En marzo en la República Dominicana veremos el poder de convocatoria y de interés suscitado por la Cumbre Iberoamericana, que es un organismo internacional que ha sobrevivido a numerosas crisis, cuya finalidad ha sido más de coordinación y mantenimiento de las relaciones, que de articular algún tipo de bloque geopolítico. No obstante, el futuro pacto entre Mercosur-Unión Europea, que Lula prevé que este cerrado para el fin del primer semestre, puede facilitar los intercambios comerciales iberoamericanos.
Con 80 años, Celso Amorim, cerebro de la política exterior brasileña, es la única esperanza a corto plazo para articular mínimamente el espacio panibérico. A medio y largo habrá otras oportunidades porque la tendencia es una realidad. El mérito de Lula está en su capacidad de mediación en ese espacio (y en el mundo), independientemente de los objetivos finales que tenga. Es el único en entusiasmar y ser reconocido simultáneamente como líder por figuras tan distintas como Evo Morales y Felipe VI, así como en iniciar una serie de movimientos diplomáticos para reequilibrar el poder mundial para un futuro más pacífico.

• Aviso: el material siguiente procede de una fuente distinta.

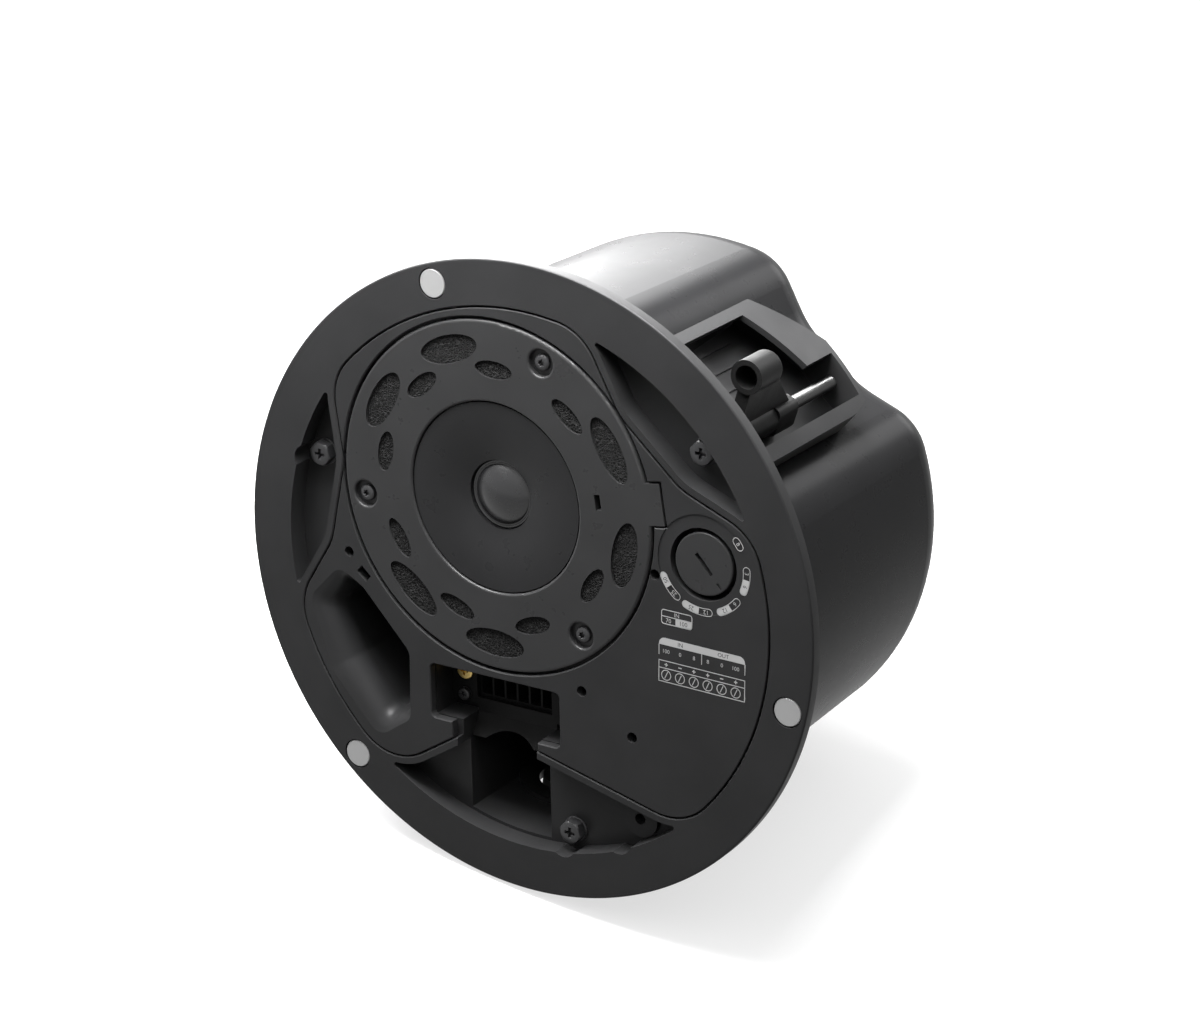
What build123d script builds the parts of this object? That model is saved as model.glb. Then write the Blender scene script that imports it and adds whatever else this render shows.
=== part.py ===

El nuevo Itamaraty, que vuelve a ser el viejo, con un reimpulso lulista, va a pasar por varias pruebas en su reinserción internacional. Esta primavera está plagada de reuniones. Estemos atentos al Mercosur, la CPLP, la Zona de Paz y Cooperación del Atlántico Sur (ZOPACAS), la visita de los Reyes de España a Angola, la Cumbre Iberoamericana de la República Dominicana, la visita de Lula a Portugal el 25 de abril y la Cumbre CELAC-UE bajo Presidencia española en el verano. Por último, desde las sociedades civiles tenemos que desde ya reimpulsar las relaciones hispanobrasileñas y promover visitas productivas entre ambos países.